Right-click the changed
records table and click Open in the pop-up
menu.
Review the output displayed
in the View Data window for the changed records
table, as shown in the following display:
Changed Records Table Output
Close the View Data window when you are finished.
Right-click the new
records table and click Open in the pop-up
menu.
Review the output displayed
in the View Data window for the new records
table, as shown in the following display:
New Records Table Output
Close the View Data window when you are finished.
Note the following results:
1000 target table rows
1000 cross reference rows
0 changed rows
1000 new rows
Use a Sequential Data Merge
Perform the following
steps to configure the SCD Type 1 Loader transformation to use a sequential
data merge:
Open the properties
window for the SCD Type 1 Loader transformation.
Click Options. Set the Use direct lookup (hash table) option in the General category to No. This
setting saves memory at a potential cost to processing performance.
Click OK to save your settings and close the properties window.
Note: The DATA step merge lookup
method requires the source table to be presorted by business key with
duplicate business keys removed.
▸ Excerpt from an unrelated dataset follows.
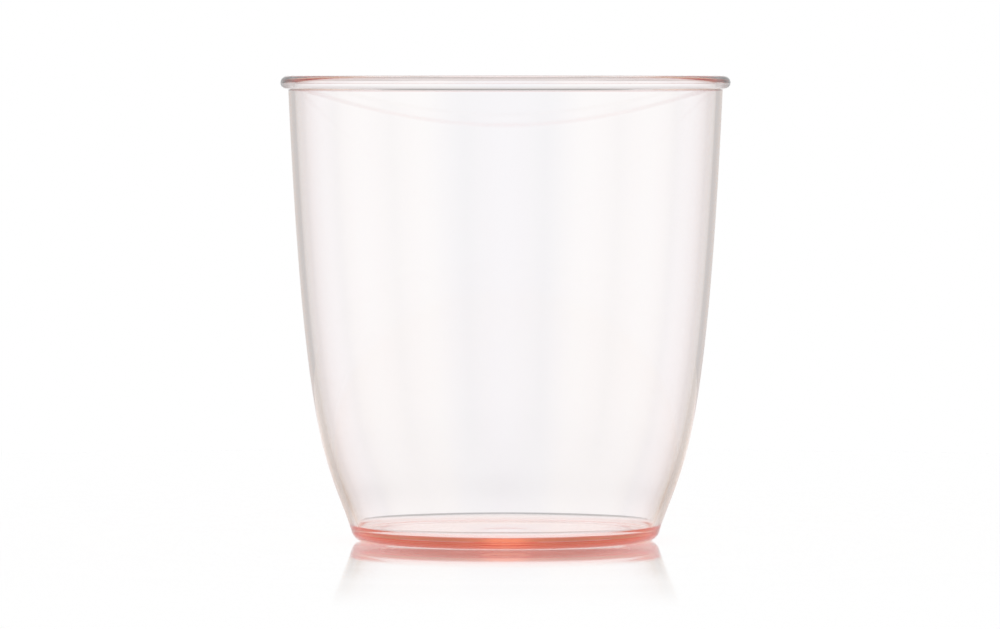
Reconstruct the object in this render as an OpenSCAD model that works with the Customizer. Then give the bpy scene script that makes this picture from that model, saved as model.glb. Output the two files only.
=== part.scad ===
// Clear plastic tumbler, moulded in one piece.
// The axis is Z and the foot stands on z = 0. Lengths are in millimetres, angles in degrees.

/* [Cup] */
// Height from the table to the top of the lip
cup_h = 93; // [70:0.5:130]
// Diameter over the lip
lip_d = 90; // [80:0.5:104]
// Outer diameter of the flat ring that the cup stands on
foot_d = 56.8; // [48:0.2:62]

/* [Wall] */
// Thickness of the wall under the lip
wall_top = 1.3; // [1:0.05:1.6]
// Thickness of the wall at the foot
wall_foot = 1.6; // [1.2:0.05:2.2]
// Lean of the wall away from upright, under the lip
rim_lean = 2.5; // [0:0.1:6]
// Lean of the wall away from upright, at the foot
foot_lean = 17.5; // [10:0.5:28]
// How far down the lean under the lip carries, as a share of the wall's height
rim_sweep = 0.85; // [0.4:0.01:0.9]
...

If the source table is not presorted
by business key or the source table contains duplicate business keys,
you should add a Sort transformation before you sort and remove duplicate
business keys with the SCD Type 1 Loader transformation. In the Sort
transform, navigate to the Options tab and
change the first SAS Sort option entitled Remove duplicate
records to Remove rows with duplicate keys
(NODUPKEY). You should remove duplicate business keys
from source tables before you use the SCD Type 1 Loader transformation
to avoid unexpected results.
Insert a Sort transformation
between the source table and the SCD Type 1 Loader transformation.
Open the Sort transformation
and click Sort Columns.
Move the columns that
you want to use for the match keys in the source table to the Sort by columns field.
Click OK to save your settings and close the properties window.